- [WRITTEN INSTRUCTION] Give back exactly the lines running from the line that holds "Write the build123d" through the line that holds "TURN_GAP = 0.1", ends included, and no other lines.

** start STORED DATA **

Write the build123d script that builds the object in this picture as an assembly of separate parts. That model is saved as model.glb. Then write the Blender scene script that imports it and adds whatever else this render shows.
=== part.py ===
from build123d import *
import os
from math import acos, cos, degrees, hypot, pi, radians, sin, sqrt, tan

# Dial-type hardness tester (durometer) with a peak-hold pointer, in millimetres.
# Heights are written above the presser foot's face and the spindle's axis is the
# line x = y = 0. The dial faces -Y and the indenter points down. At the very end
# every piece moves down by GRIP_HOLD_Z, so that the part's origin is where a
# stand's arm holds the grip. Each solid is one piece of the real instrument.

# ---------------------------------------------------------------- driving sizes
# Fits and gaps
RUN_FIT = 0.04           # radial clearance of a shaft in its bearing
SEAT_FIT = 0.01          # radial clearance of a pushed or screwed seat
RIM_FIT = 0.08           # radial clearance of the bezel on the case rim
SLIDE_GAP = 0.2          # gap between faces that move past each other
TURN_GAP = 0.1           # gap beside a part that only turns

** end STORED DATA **
** start STORED DATA **

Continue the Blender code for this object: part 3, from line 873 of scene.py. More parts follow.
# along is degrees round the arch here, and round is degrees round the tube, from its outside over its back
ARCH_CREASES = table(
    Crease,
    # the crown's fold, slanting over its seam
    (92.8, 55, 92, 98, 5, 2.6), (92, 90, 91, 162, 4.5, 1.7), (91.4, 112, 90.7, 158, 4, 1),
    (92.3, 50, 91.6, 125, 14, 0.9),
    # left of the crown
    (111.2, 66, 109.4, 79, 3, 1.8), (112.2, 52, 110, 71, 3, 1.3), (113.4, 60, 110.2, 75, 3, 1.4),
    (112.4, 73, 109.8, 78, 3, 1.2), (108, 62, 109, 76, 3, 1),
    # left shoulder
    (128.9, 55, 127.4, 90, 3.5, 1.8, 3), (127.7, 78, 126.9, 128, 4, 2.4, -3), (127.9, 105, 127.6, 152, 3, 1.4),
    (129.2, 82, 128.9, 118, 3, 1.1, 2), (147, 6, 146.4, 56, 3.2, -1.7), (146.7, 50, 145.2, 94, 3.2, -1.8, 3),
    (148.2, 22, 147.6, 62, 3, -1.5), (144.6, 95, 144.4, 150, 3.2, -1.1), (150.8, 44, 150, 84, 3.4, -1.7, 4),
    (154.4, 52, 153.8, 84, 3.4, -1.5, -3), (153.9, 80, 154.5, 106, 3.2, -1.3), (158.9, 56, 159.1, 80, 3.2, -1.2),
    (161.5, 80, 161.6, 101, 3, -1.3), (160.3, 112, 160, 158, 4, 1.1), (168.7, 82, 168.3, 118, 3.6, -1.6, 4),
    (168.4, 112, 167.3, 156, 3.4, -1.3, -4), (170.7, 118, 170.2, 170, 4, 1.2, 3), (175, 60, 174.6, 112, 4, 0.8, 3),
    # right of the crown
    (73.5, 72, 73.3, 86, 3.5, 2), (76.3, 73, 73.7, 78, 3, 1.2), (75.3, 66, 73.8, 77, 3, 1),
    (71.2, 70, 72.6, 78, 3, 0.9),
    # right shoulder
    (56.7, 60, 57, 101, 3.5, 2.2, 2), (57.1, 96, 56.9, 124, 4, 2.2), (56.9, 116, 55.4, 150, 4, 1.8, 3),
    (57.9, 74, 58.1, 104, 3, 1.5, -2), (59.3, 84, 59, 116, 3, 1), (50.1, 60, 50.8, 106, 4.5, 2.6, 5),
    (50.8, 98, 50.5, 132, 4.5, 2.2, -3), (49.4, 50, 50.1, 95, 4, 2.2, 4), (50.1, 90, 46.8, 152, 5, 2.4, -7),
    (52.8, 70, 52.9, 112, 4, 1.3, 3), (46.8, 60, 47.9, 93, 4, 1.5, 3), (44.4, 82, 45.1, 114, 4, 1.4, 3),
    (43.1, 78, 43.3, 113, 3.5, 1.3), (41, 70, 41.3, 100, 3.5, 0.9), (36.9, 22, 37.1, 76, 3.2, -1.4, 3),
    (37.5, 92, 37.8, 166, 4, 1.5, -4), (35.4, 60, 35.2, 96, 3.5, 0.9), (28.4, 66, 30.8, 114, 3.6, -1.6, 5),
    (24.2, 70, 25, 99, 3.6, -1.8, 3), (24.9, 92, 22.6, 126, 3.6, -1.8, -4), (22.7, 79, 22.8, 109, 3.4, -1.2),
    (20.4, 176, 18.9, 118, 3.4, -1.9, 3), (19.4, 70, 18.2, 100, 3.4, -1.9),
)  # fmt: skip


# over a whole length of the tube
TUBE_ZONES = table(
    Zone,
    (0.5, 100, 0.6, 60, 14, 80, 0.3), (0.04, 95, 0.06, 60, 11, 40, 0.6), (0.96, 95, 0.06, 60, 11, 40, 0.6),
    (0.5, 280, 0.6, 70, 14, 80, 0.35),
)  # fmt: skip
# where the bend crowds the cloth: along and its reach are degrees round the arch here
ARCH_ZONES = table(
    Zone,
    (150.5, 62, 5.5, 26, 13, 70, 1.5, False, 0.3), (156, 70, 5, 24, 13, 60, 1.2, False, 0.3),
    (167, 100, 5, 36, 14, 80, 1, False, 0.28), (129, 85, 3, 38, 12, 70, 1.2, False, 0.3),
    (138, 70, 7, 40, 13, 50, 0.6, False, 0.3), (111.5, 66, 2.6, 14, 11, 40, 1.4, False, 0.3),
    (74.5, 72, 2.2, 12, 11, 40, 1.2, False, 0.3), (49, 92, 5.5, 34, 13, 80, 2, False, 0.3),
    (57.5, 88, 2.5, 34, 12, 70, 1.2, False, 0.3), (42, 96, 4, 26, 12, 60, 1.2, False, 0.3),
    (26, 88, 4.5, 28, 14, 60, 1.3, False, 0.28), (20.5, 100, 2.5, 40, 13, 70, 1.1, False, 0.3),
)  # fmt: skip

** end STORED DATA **

- [FULL ANSWER]
Write the build123d script that builds the object in this picture as an assembly of separate parts. That model is saved as model.glb. Then write the Blender scene script that imports it and adds whatever else this render shows.
=== part.py ===
from build123d import *
import os
from math import acos, cos, degrees, hypot, pi, radians, sin, sqrt, tan

# Dial-type hardness tester (durometer) with a peak-hold pointer, in millimetres.
# Heights are written above the presser foot's face and the spindle's axis is the
# line x = y = 0. The dial faces -Y and the indenter points down. At the very end
# every piece moves down by GRIP_HOLD_Z, so that the part's origin is where a
# stand's arm holds the grip. Each solid is one piece of the real instrument.

# ---------------------------------------------------------------- driving sizes
# Fits and gaps
RUN_FIT = 0.04           # radial clearance of a shaft in its bearing
SEAT_FIT = 0.01          # radial clearance of a pushed or screwed seat
RIM_FIT = 0.08           # radial clearance of the bezel on the case rim
SLIDE_GAP = 0.2          # gap between faces that move past each other
TURN_GAP = 0.1           # gap beside a part that only turns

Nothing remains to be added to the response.